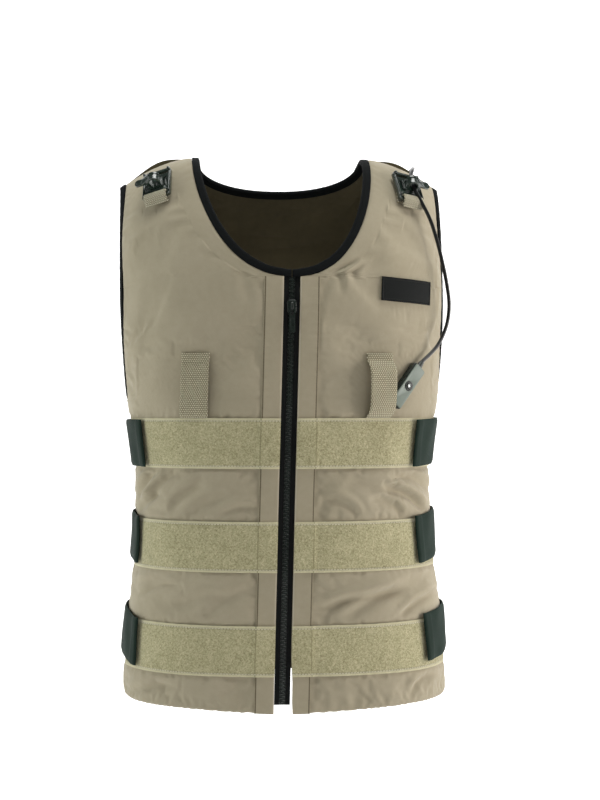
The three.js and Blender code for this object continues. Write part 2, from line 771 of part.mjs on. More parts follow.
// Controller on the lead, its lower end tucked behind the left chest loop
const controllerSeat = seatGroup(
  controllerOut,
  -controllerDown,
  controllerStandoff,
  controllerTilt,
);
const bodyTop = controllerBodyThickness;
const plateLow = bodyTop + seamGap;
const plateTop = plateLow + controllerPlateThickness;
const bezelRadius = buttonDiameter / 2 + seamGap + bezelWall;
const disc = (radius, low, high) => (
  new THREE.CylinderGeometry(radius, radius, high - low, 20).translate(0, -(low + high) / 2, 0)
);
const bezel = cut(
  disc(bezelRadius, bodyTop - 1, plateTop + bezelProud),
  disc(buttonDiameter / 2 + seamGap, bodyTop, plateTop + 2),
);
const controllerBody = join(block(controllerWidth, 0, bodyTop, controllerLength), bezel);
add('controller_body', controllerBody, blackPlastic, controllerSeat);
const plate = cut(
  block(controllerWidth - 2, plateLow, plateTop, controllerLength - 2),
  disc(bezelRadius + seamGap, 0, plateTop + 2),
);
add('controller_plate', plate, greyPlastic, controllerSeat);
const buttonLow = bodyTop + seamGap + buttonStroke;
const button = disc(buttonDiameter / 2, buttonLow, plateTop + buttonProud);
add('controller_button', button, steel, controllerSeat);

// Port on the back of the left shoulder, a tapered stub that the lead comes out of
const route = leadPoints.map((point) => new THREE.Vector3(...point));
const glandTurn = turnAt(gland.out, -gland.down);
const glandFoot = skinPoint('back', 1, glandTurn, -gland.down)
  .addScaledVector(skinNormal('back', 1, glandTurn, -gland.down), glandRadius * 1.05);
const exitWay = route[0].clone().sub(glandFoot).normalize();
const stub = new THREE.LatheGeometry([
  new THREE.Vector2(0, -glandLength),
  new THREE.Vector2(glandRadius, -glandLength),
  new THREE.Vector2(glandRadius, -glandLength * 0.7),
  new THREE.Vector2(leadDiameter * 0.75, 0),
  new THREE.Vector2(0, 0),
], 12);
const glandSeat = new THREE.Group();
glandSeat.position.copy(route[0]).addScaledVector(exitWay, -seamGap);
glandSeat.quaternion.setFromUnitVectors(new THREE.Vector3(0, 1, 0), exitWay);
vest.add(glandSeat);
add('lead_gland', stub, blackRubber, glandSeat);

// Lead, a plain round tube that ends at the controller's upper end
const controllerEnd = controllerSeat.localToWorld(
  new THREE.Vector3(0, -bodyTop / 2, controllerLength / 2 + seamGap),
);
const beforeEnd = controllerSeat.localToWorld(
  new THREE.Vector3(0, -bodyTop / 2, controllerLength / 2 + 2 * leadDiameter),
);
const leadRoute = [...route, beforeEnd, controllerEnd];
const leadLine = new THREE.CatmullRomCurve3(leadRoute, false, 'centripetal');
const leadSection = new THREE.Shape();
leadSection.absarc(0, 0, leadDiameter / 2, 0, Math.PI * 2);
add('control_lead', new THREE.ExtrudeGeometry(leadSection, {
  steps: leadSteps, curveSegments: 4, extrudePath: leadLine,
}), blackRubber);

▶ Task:
Please repeat word for word the lines above that run from the beginning through the line containing "add('controller_button', button, steel, controllerSeat);", keeping both the first and that last line.

▶ Reply:
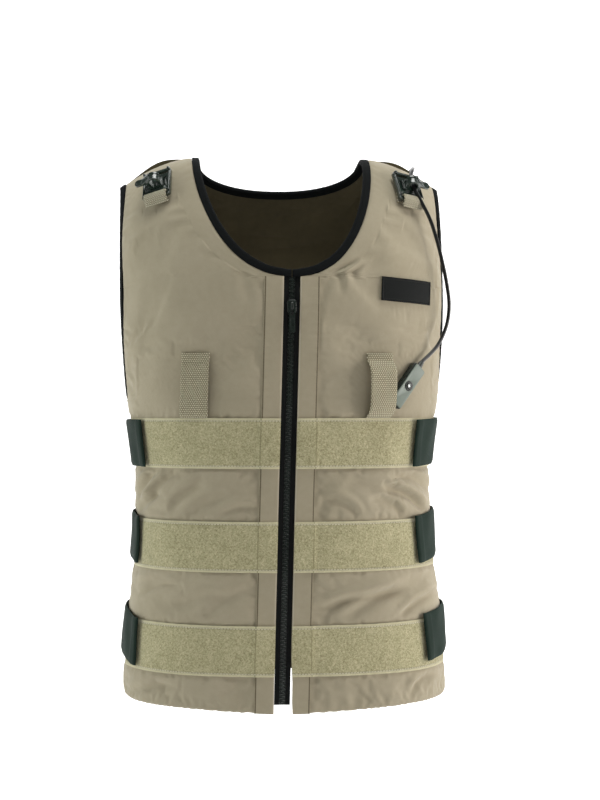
The three.js and Blender code for this object continues. Write part 2, from line 771 of part.mjs on. More parts follow.
// Controller on the lead, its lower end tucked behind the left chest loop
const controllerSeat = seatGroup(
  controllerOut,
  -controllerDown,
  controllerStandoff,
  controllerTilt,
);
const bodyTop = controllerBodyThickness;
const plateLow = bodyTop + seamGap;
const plateTop = plateLow + controllerPlateThickness;
const bezelRadius = buttonDiameter / 2 + seamGap + bezelWall;
const disc = (radius, low, high) => (
  new THREE.CylinderGeometry(radius, radius, high - low, 20).translate(0, -(low + high) / 2, 0)
);
const bezel = cut(
  disc(bezelRadius, bodyTop - 1, plateTop + bezelProud),
  disc(buttonDiameter / 2 + seamGap, bodyTop, plateTop + 2),
);
const controllerBody = join(block(controllerWidth, 0, bodyTop, controllerLength), bezel);
add('controller_body', controllerBody, blackPlastic, controllerSeat);
const plate = cut(
  block(controllerWidth - 2, plateLow, plateTop, controllerLength - 2),
  disc(bezelRadius + seamGap, 0, plateTop + 2),
);
add('controller_plate', plate, greyPlastic, controllerSeat);
const buttonLow = bodyTop + seamGap + buttonStroke;
const button = disc(buttonDiameter / 2, buttonLow, plateTop + buttonProud);
add('controller_button', button, steel, controllerSeat);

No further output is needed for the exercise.